If you buy a book at your local bookstore, you have to pay sales tax. But if you buy the same book online, you usually don’t. Is that unfair?
This inequity is the basis of the Marketplace Fairness Act, which is being pushed in Congress by a bipartisan group of Senators. Last week, the act “passed” 75 to 24 in the Senate as a budget amendment. This does not make it law – it merely served to demonstrate support for the act.
It does suggest that it could be passed. It proponents argue that brick and mortar stores should not be burdened with sales tax where Internet retailers are not, and that the lack of sales tax for online sales represents a large loss of revenue for states and local governments that rely on the sales tax to provide “the money for roads, police, fire protection.”
In other words, Internet retailers are moochers, and it’s time that they pay up.
Opponents of the bill, which include the unlikely bedfellows of eBay and conservative think tanks like the Heritage Foundation, criticize the bill as unduly burdening small businesses with complying with sales tax policies of innumerable towns, counties, and states. The bill does require states to simplify their tax policy before they can collect sales tax from online retailers, and exempts businesses with under $1 million in yearly sales. Nevertheless, eBay asked the small businesses that sell in its marketplace to oppose the legislation and push for an exemption of $10 million a year or 50 employees, telling them:
“This legislation treats you and big multi-billion dollar online retailers – such as Amazon – exactly the same.”

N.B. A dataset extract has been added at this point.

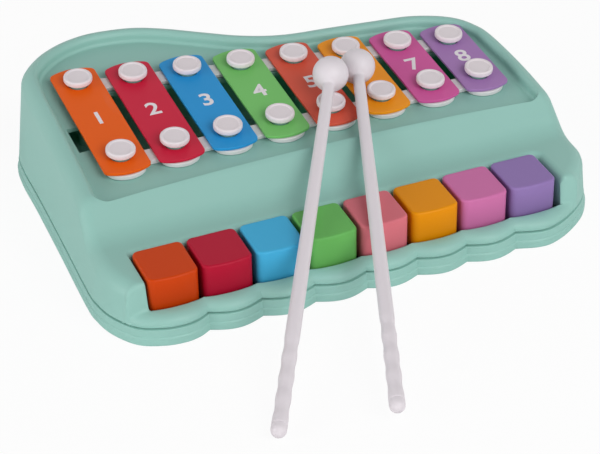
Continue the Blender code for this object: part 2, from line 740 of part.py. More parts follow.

The Heritage Foundation argues against that the act is a move of a revenue-hungry government that would force companies “to become sales tax collection agents for the states.” More soberly, critics point out that the act would force companies to “comply with tax laws created by distant governments in which they have no representation, and in places where they consume no local services.”
In either case, the current law is not working. It comes from a ruling in the 1992 Supreme Court case Quill Corp v. North Dakota. The case began when North Dakota tried to tax Quill Corp, an office supply retailer that had no physical presence in the state, for orders made by North Dakota customers. The Supreme Court struck down the tax and ruled that companies only have to charge sales tax on customers if they have a physical presence in the state.
The results can be arbitrary. If you order from the website of a major retailer like The Gap, you’ll likely pay sales tax since The Gap has physical outlets nearly everywhere. But a “physical presence” can be selectively defined to include a sales force or even a warehouse. As a result of this loose definition, Amazon collects sales tax in California, Kansas, Kentucky, New York, North Dakota, Texas and Washington, but nowhere else.
Further, in what came a surprise to this author, Americans are legally obligated to report and pay sales tax. But no one seems to know this.
The passage of an Internet sales tax is likely but not gauranteed. The key seems to be implementing it without harming small businesses and online retail startups.